Now senior vice president, technical for Aera Energy in Bakersfield, Calif., her career got off to a strong start. She joined Mobil as a drilling engineer fresh out of Louisiana State University, then moved to reservoir engineering. By the time she was 31, she was a technology manager for Aera, which had been formed during the merger of the California assets of Mobil and Shell.
Then, in 2004, two years into her management role, Aimee was diagnosed with cancer — Hodgkin’s Lymphoma.
Her son was a year and a half old at the time. Her career was on the right track. She had a loving husband with a fulfilling career of his own. And now, cancer.
But Hodgkin’s Lymphoma is highly curable. Her chances of survival were good. She dug in and signed up for 13 weeks of straight chemo as part of an aggressive, then-new treatment plan at Stanford.
“I said, ‘I want to get this done. It’s 85 percent curable. I’m going to work through it and be done,’” she recalls.
Aimee, a speaker on our Resilience panel at HERWorld18 in Houston on March 8, had no idea that she was in for the toughest battle of her life.
When she began treatment, she was diagnosed at stage 2. She relapsed the fall after she finished treatment and was diagnosed at stage 4. Her only option was a bone marrow transplant — and taking a year off from work.
The transplant saved her life, but it didn’t cure her. And complications from the surgery left her with a very rare disease called bone marrow necrosis, which meant her bone marrow was dying.
“That really compromised me. After that, my immune system never really rebounded. It took years,” Aimee says. “When I talked to my doctor about going back to work, she said, ‘Are you crazy? Not only is your cancer back, but you have something that is killing your bone marrow that we can’t even really figure out.’”
Her career was off the table — at least for the time being.
“It was at this point I realized, ‘forget about my career. My career is over. I’ve got to figure out how to get healthy and focus on my child,” Aimee recalls.

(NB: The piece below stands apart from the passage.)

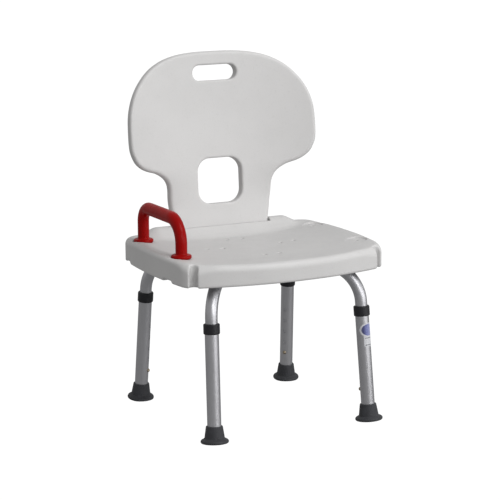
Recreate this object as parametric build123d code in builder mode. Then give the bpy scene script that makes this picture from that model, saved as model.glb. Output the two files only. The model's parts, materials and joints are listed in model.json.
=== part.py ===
from build123d import *
import math
import os

os.makedirs("parts", exist_ok=True)

# Shower stool with a backrest and one safety handle.
# Millimetres. +Z up, -Y is the front, +Y the backrest side, X across the seat.
# The origin is on the floor, in the middle of the four feet.

# ---------------------------------------------------------------- dimensions
# legs and frame
INNER_R = 12.7            # 1 in upper tube
INNER_BORE = 11.2
OUTER_R = 14.3            # 1-1/8 in lower tube
OUTER_BORE = 12.78        # 0.08 mm running clearance over the upper tube
FOOT_X, FOOT_Y = 179.1, 189.7        # leg axis on the floor
COLLAR_X, COLLAR_Y, COLLAR_Z = 172.8, 167.05, 232.0   # leg axis at the collar
FRAME_Z = 326.0           # axis of the horizontal frame runs
BEND_R = 82.0             # corner bends of the frame tubes
JOG_R = 60.0
JOG_DROP = 30.0           # tube B passes below tube A in the middle
JOG_OUT, JOG_IN = 80.0, 38.0
INNER_END = 47.0          # lower end of the upper tube, along the leg axis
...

For the next few years, Aimee suffered multiple relapses. Then, five years after her diagnosis, she was accepted into a clinical trial at Stanford and started taking the then-experimental drug that would save her life.
She had 13 tumors when the trial began. Now, she’s cancer-free.
“I finished the trial at the end of 2010, beginning of 2011. And my doctor said, ‘I think you’re OK.’ And I said, ‘So what am I supposed to do now? I’ve lived my life for the past seven years not knowing what the next year was going to bring. And my career was non-existent. I just cut it off because that was just the way I had to deal with things,’” Aimee recalls.
“She gave me the confidence that we know how to deal with this and what works for me now. She said, ‘You do what you want to do; don’t worry about this,’” Aimee says.
So she called Aera and asked for a job. Aera said yes.
“That’s my story. Some people called me crazy for going back to work. I think I’m fortunate that I work for such a terrific company that they gave me another chance,” Aimee says.
Now, as she looks back on her cancer journey, she sees parallels between the resilience required to battle an illness, and the resilience the industry needs to thrive in a rapidly shifting reality.
“When you’re resilient, you’re able to overcome things because you can see the other side. You have a vision for it, and you stay true to that,” Aimee says. “The oil industry has gone through a downturn, and I see that it’s refreshing right now. There are a lot of new opportunities out there. There are a lot of exciting things that our company is doing right now.”